2. You're sowing seeds.  My oldest is only 12, so this next chunk of advice is purely from my own childhood and watching other families (succeed and fail).  Parents expect, and need, a relationship with their older children.  Parents who are trusted are more likely to be told about a school bully, sexual experimentation or abuse, drugs, etc - and parents with a healthy parent/child relationship will probably see these things before they're brought up.  This communication doesn't magically happen between two people, and it is especially not initiated by the child (now a tween/teen).  This is a cultivation of relationship -where the Mom who listened to ridiculous stories about superheroes and boogers, and then girls and things feeling "funny down there", is a trusted person to hear the big stuff like friends shoplifting and an inappropriate Uncle.  I know it's hard to look at a 3yr old and think - I'd better get this relationship headed in the right direction.  We are so busy making meals, running errands, wiping bums - but that 3 year old becomes a not-3-year-old so quickly and building the relationship becomes more difficult the longer you wait.  

3. Activities are not included.  Soccer practice, karate, dance, etc. are not one on one time with a parent.  Most families play this scene on their way to an activity.... hurry up and get out the door before I explode, don't talk I'm concentrating on speeding to whatever we're late for, and phew... go do whatever activity I'm paying a fortune for you to complain about attending.  There are variations as always, but most outings look that way for a lot of families (even really nice families that don't fight during this process but it's the same process nonetheless).  I'm not saying being involved in programs, sports, and leisure activities aren't important or good - I'm just saying it doesn't count.  

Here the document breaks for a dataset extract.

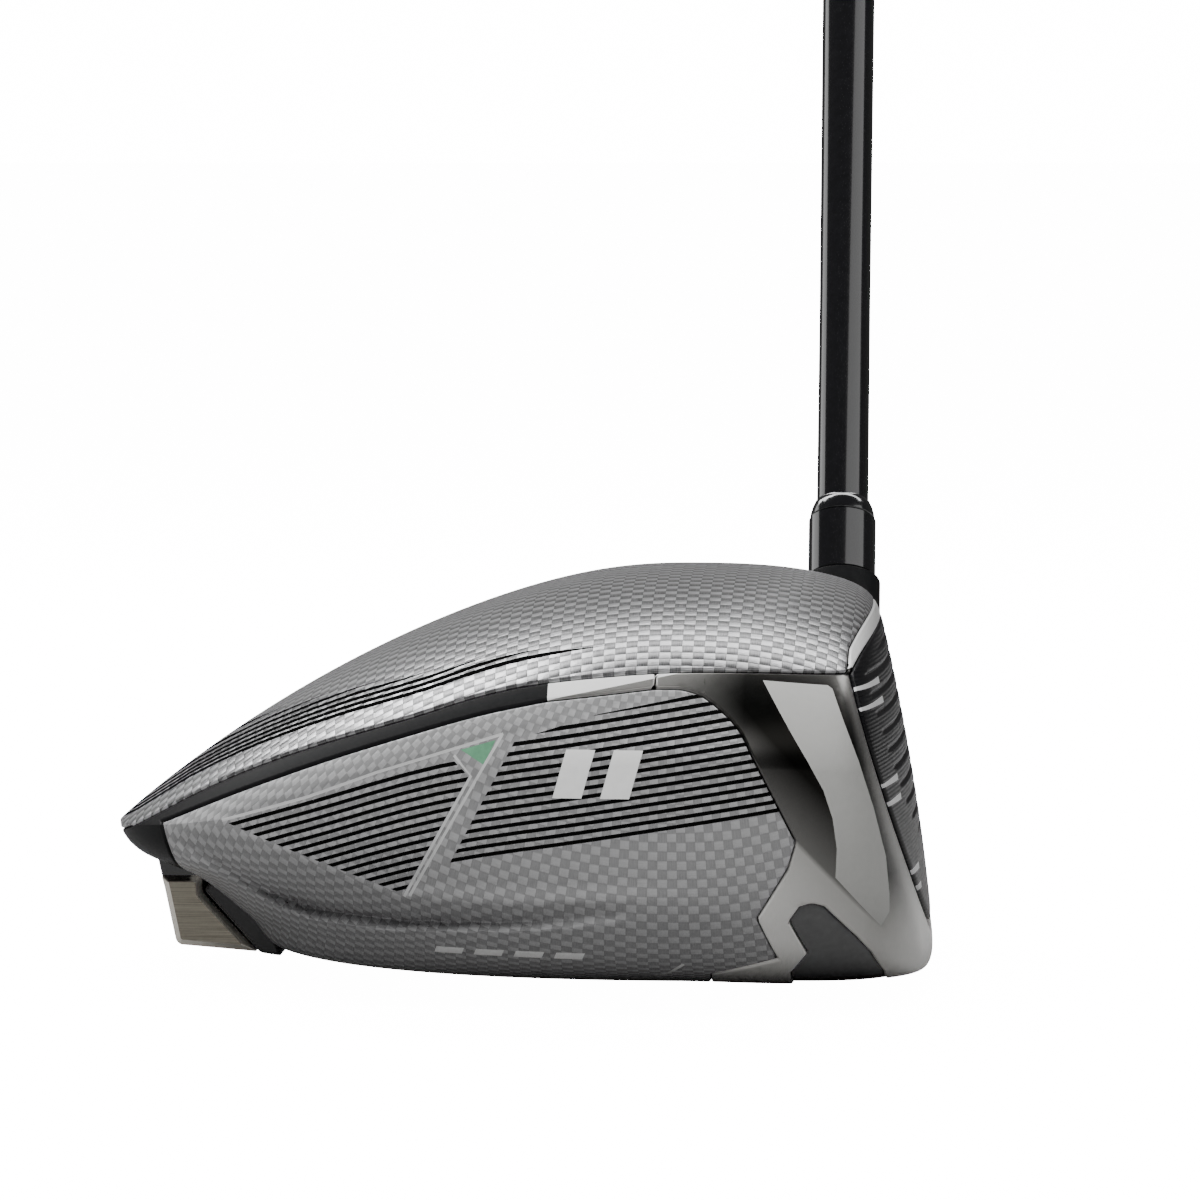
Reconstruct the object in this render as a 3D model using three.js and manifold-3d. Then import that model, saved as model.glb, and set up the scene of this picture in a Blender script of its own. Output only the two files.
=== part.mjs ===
// A golf driver: hollow head, adjustable loft sleeve, shaft and grip.
// Millimetres. +X is the target side, +Y the heel side, +Z up.
// The origin is the sole's flat contact point on the ground at address.
import * as THREE from 'three';
import Module from 'manifold-3d';

const wasm = await Module();
wasm.setup();

// ---- Driving dimensions ------------------------------------------------------------------------

const CROWN_TOP = 63.2;
const POLE_X = -14;
const REAR_REACH = 86.5;
const FRONT_REACH = 50;
const TOE_REACH = 64;
const HEEL_REACH = 62;
const SOLE_FLAT = 0.2;
const FACE_BLEND = 9;
const FACE = { x: 21, z: 30, loft: THREE.MathUtils.degToRad(9.3), bulge: 305, roll: 330 };

const GAP = 0.3;
const PANEL_WALL = 1.2;
const BODY_WALL = 2.6;
const LEDGE_REACH = 3;
const SUNK = 0.3;
const COVER_THICK = 0.5;
const FACE_THICK = 3.3;
const RIM_DEPTH = 4.7;

const LIE = THREE.MathUtils.degToRad(60);
const HOSEL_FOOT = new THREE.Vector3(9, 20, 0);
const HOSEL_R = 6.2;
const HOSEL_BORE_R = 5.05;
const HOSEL_TOP = 65.7;
const COLLAR_TOP = 76.3;
const SHELF_FLOOR = 26;
const SHELF_TOP = 30;
const SPLINE_COUNT = 12;
const CLUB_LENGTH = 1162;
const GRIP_LENGTH = 267;
const SHAFT_TIP = 43;
const SHAFT_TIP_R = 4.15;
const SHAFT_PARALLEL_END = 116;
const SHAFT_BUTT_R = 7.62;
const SHAFT_WALL = 1.1;
const SHAFT_END = CLUB_LENGTH - 4;
const GRIP_START = CLUB_LENGTH - GRIP_LENGTH;

const REAR_PORT = { at: new THREE.Vector3(-91.9, 0, 11), axis: new THREE.Vector3(-0.977, 0, -0.213) };
const FRONT_PORT = { at: new THREE.Vector3(9.5, -1, 0.9), axis: new THREE.Vector3(0, 0, -1) };
const WEIGHT_HEAD_R = 5.2;
const WEIGHT_SHANK_R = 2.85;
const BLOCK_HALF_WIDTH = 13;

// ---- Outer form of the head --------------------------------------------------------------------
// A ray from the pole at angle theta, with t from 0 at the crown's top to 2 at the sole's middle.

const UPPER = {
  rear: { p: 2.05, q: 1.15, z: 22 },
  side: { p: 2.5, q: 1.7, z: 38 },
  front: { p: 3, q: 1.5, z: 32 },
};
const LOWER = {
  rear: [[1, 22], [0.962, 18.2], [0.87, 15], [0.785, 9], [0.71, 3.2], [0.45, 1.2], [0, 0]],
  side: [[1, 38], [0.985, 27], [0.93, 14], [0.82, 6], [0.62, 2.2], [0.33, 0.5], [0, 0]],
  front: [[1, 32], [0.97, 20], [0.9, 8], [0.8, 2.5], [0.64, 0.55], [0.45, 0], [0, 0]],
};

function smoothMin(a, b, blend) {
  const h = Math.max(blend - Math.abs(a - b), 0) / blend;
  return Math.min(a, b) - (h ** 3 * blend) / 6;
}

function sectorWeights(theta) {
  const c = Math.cos(theta);
  return { rear: c < 0 ? c * c : 0, side: Math.sin(theta) ** 2, front: c > 0 ? c * c : 0 };
}

function mixSectors(weights, read) {
  return ['rear', 'side', 'front'].reduce((sum, key) => sum + weights[key] * read(key), 0);
}

function planRadius(theta, inset) {
  const c = Math.cos(theta);
  const s = Math.sin(theta);
  const along = (c < 0 ? REAR_REACH : FRONT_REACH) - inset;
  const across = (s < 0 ? TOE_REACH : HEEL_REACH) - inset;
  const power = c < 0 ? 2 : 2.5;
  return (Math.abs(c / along) ** power + Math.abs(s / across) ** power) ** (-1 / power);
}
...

4. You'll love it.  Having more than one child means I can't lavish attention on everyone all the time.  I spend no time watching tv while they are awake, spend very little time on the computer or phone (no games) during the day (you have to watch yourself or it gets addictive), and use the majority of my time cleaning, prepping meals, teaching, playing, cleaning, breaking up fights, wiping bums, setting up crafts, cleaning, and - listening.    Even with all the time I allow for them, the time I carve out just isn't enough.  Some kids are more needy than others and want to talk to me all day long - explaining every thought in their head at great length, and some aren't.  They all need the same one on one time.  The point is, I hate feeling rushed - having to stop someone's story because another someone is crying, asking people to get out from under my feet so I can get dinner on the table,  hopelessly shushing everyone because someone was brave/dumb enough to call me.  I hate the feeling of not enough time as much as I love the feeling I get when I sit down with a child and say.... ok baby, talk my ear off. 

All my dates have been in coffee houses.  The kids order steamers - hot milk with a flavour shot that they think is awesome.  We scour the games bucket before we leave and fill my purse with their favourite games.  Checkers, cards, my last date asked me to bring the photo album of when he was a baby so we could look at it.  I know I said no activities, but having a game like tic tac toe can ease the child in to real conversation when needed.  It really is nice to spend time with the little person you are raising.  Our children are NOT accessories.  They don't fill a quota in our lives, they aren't meant to look cute and impress our friends with their hilarious antics (total bonus if that's what happens) - they are people who are learning how to behave, love and be in relationships - so enjoy your time with them while they adore you and are so willing to learn.  

*I've actually had to have a few dates in the house, turning it into a coffee shop.  If it's an older child's turn and my husband's work schedule is too hectic I let that child stay up late after the others are tucked in, and we replicate the coffee house at home*

5. Teaching moments.  The moment to teach someone how to behave is not when they are in trouble for behaving poorly - it's from watching you do it properly in everyday life.  Practice love and respect in the home every day, correcting small hiccups as they come along.  The dates top it off, teaching your little ones that you share time (not money and gifts) to show love.  It also builds up their self esteem and their expectations of relationships.  If you want your daughters to respect themselves and have a high standard when making friends or looking for a partner - be that example.  Date your daughter.  Show her that what she has to say is important and worth being listened to.  That she is smart, funny, capable, and worthy of friendship.  Date your sons.  Let them be goofy, and sensitive without the social pressures to be cool and tough.  Show them that real men are strong enough to support those around them with kindness, empathy and selflessness.  

The moustache man loves when I dress up for the date.  Normally I wouldn't wear my Downton Abbey hat out for coffee, but it makes him feel really important when I get dressed up and make an effort for our date.  

In conclusion: Most parents love their kids.  Most parents want their children to grow up to be people they can be proud of - smart, compassionate, functioning adults.  Whether or not you date your children, find the time to cultivate the good qualities you want to see in them.  Despite unprecedented access to information, entertainment and freedom - our young people still need us, desperately.  Make human connection the bulk of their lives, and let the other stuff be that - other stuff, not the focus.